## START Records for the task

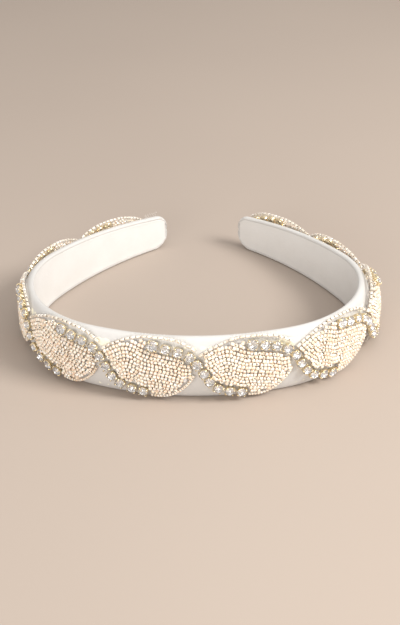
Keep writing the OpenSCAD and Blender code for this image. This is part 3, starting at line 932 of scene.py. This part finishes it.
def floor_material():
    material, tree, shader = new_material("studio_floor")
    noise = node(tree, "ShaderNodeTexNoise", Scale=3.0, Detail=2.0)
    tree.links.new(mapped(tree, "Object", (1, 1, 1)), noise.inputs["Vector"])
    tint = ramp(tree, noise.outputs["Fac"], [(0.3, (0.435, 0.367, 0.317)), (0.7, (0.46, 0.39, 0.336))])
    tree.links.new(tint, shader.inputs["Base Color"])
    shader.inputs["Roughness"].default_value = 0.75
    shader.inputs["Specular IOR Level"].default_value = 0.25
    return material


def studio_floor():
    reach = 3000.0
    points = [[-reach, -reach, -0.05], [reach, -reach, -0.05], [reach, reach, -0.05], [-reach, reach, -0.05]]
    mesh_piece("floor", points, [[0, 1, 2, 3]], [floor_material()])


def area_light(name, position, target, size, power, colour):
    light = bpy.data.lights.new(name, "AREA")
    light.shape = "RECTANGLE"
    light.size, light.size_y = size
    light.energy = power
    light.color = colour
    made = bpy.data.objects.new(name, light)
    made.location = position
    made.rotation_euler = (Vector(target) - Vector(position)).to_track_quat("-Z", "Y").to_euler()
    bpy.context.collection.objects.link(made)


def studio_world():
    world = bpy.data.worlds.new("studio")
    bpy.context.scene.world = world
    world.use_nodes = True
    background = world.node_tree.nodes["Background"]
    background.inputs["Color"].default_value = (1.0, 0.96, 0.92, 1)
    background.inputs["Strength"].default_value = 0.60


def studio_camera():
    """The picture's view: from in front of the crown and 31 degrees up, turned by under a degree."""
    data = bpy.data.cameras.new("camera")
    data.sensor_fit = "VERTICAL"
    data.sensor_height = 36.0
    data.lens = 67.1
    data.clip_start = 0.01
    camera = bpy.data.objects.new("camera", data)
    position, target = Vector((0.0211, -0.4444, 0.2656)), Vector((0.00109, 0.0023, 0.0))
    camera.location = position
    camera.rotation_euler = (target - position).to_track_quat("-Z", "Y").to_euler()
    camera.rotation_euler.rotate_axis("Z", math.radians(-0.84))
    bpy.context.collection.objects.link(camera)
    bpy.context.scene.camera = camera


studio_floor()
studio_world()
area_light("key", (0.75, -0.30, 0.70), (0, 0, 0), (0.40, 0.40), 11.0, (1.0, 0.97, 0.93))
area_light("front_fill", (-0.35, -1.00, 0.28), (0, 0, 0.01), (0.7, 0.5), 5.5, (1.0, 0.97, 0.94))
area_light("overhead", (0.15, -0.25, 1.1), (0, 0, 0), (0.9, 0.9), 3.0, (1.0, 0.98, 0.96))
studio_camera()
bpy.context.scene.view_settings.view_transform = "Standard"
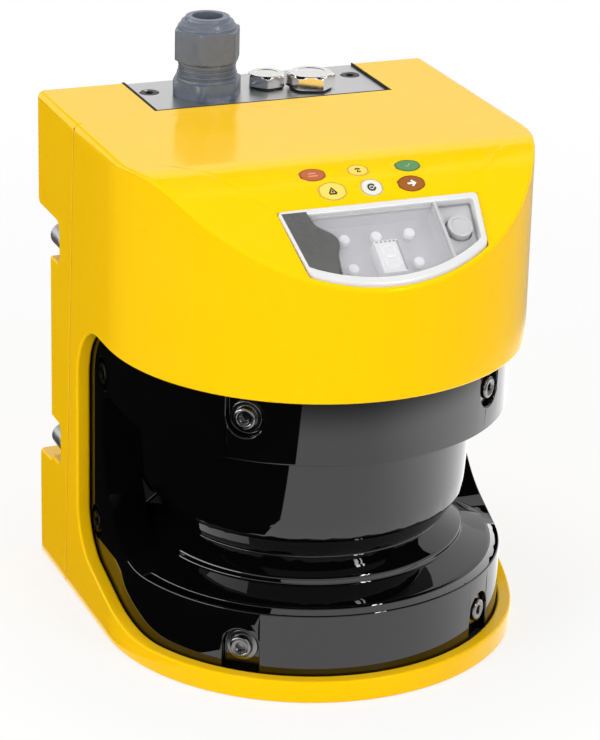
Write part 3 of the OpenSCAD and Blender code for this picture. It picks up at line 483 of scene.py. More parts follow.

## END Records for the task

Return exactly the opening lines of the listing above, ending with the line that has "return material".

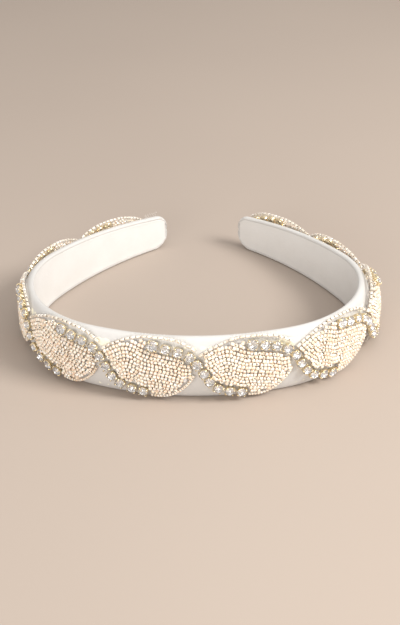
Keep writing the OpenSCAD and Blender code for this image. This is part 3, starting at line 932 of scene.py. This part finishes it.
def floor_material():
    material, tree, shader = new_material("studio_floor")
    noise = node(tree, "ShaderNodeTexNoise", Scale=3.0, Detail=2.0)
    tree.links.new(mapped(tree, "Object", (1, 1, 1)), noise.inputs["Vector"])
    tint = ramp(tree, noise.outputs["Fac"], [(0.3, (0.435, 0.367, 0.317)), (0.7, (0.46, 0.39, 0.336))])
    tree.links.new(tint, shader.inputs["Base Color"])
    shader.inputs["Roughness"].default_value = 0.75
    shader.inputs["Specular IOR Level"].default_value = 0.25
    return material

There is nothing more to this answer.